La politique imposée depuis la rentrée impose l'enseignement du mandarin dès la première année de primaire, contre une année plus tard jusqu'à présent, dans toutes les "écoles bilingues" de la région.

Par ailleurs, trois matières (histoire, politique et littérature) sont désormais enseignées en chinois standard (mandarin) et non plus en mongol.

Des politiques similaires ont été mises en place dans d'autres régions peuplées d'importants groupes ethniques: notamment au Tibet (Tibétains) et au Xinjiang (Ouïghours), où les autorités cherchent à contenir les mouvements identitaires.

"On n'accepte pas cette nouvelle politique", déclare à l'AFP le père de famille. "Les jeunes enfants qui ont 7-8 ans aujourd'hui ne seront plus capables de parler avec leurs grands-parents en mongol d'ici 10 ou 20 ans".

Les Chinois d'ethnie mongole ne représentent qu'un cinquième des 25 millions d'habitants de Mongolie intérieure. La plupart sont fiers de leur culture commune avec la Mongolie, l'Etat indépendant situé plus au nord.

Et beaucoup craignent une assimilation progressive.

Les autorités arguent qu'une meilleure maîtrise du chinois standard amène aux membres de minorités ethniques davantage d'opportunités de développement, d'emploi et de mobilité professionnelle en Chine.

- En Mongolie aussi -

La gouverneure de Mongolie intérieure Bu Xiaolin, elle-même mongole, affirme que l'application des nouveaux programmes est "une importante mission politique".

Interrogées, les autorités régionales chargées de l'éducation n'ont pas répondu aux questions transmises par l'AFP.

En Mongolie, pays qui a des liens économiques étroits avec la Chine, la nouvelle politique linguistique du voisin chinois provoque également un tollé dans l'opinion.
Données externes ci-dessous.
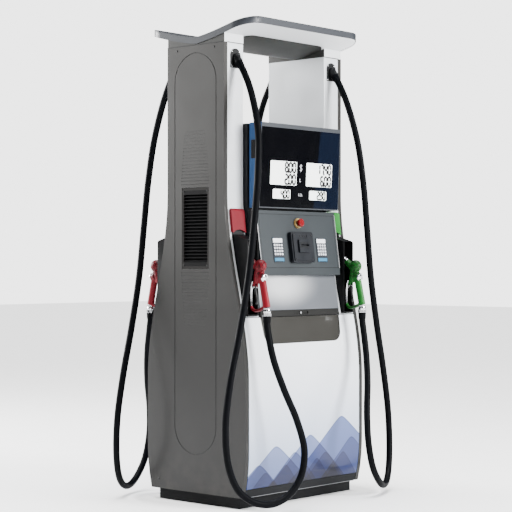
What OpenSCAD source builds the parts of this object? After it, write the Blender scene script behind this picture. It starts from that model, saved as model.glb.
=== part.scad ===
// Double-sided fuel dispenser with two columns, a gull-wing canopy and four hose points.
// Millimetres, +Z up, front face towards -Y, origin on the ground at the centre of the base.

/* [Cabinet] */
// Overall width over the two side panels
body_w = 889; // [830:1:1070]
// Depth over the side panels at the lower cabinet
body_d = 656; // [600:2:790]
// Depth of the columns and of the upper part of the side panels
upper_d = 380; // [360:2:420]
// Height of the column tops, where the canopy sits
column_top = 2220; // [2100:1:2670]
// Height above which the side panels are straight
flare_top = 1500; // [1440:1:1600]
// Height below which the side panels have their full depth
flare_bottom = 600; // [500:1:700]
// Thickness of a side panel
panel_t = 24; // [18:1:30]
// Thickness of the formed sheet-metal covers
sheet_t = 3; // [2:0.1:4]
// Gap between neighbouring covers
seam = 4; // [2:0.5:6]

/* [Base] */
// Width of the base frame
base_w = 841; // [700:1:860]
// Depth of the base frame
base_d = 534; // [440:1:560]
// Height of the base frame
base_h = 52; // [40:1:70]
// Radius of an anchor hole
anchor_r = 7; // [5:0.5:9]
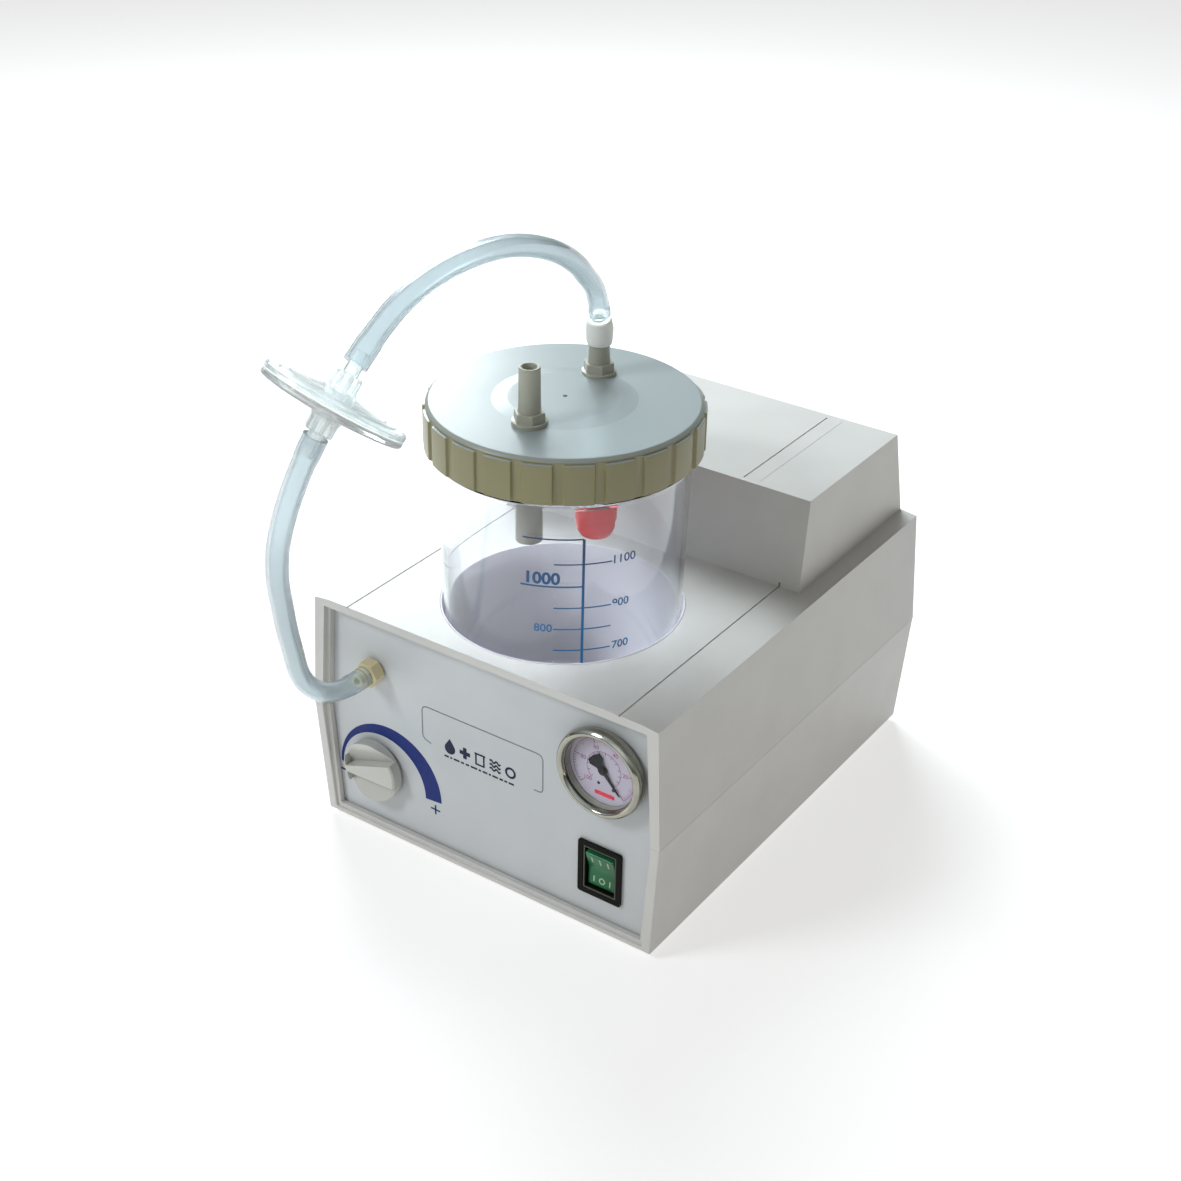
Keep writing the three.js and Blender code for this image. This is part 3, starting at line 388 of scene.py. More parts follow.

Mais les dirigeants nationaux n'ont pas interpellé Pékin sur le sujet.

Une centaine de manifestants se sont toutefois rassemblés mardi à Oulan Bator pour protester contre la visite de Wang Yi, le ministre chinois des Affaires étrangères.

En Mongolie intérieure, qui compte d'ailleurs davantage de Mongols qu'en Mongolie, certains continuent à défier les autorités.

Un parent d'élève de Tongliao déclare ainsi par téléphone à l'AFP qu'il ne compte pas scolariser pour l'instant son tout jeune fils.

"Sa pensée est celle d'un Mongol traditionnel. Mais s'il baigne dans un environnement scolaire (en mandarin), il perdra son identité", estime le père, qui souhaite rester anonyme.

La nouvelle politique linguistique chinoise entend "éliminer la langue, la culture et l'identité mongole", accuse Enghebatu Togochog, le directeur du Centre d'information sur les droits de l'homme de Mongolie du Sud, une organisation dissidente basée à New York.

"Les Mongols ne veulent pas perdre leur langue. S'ils perdent ça, ils perdent tout".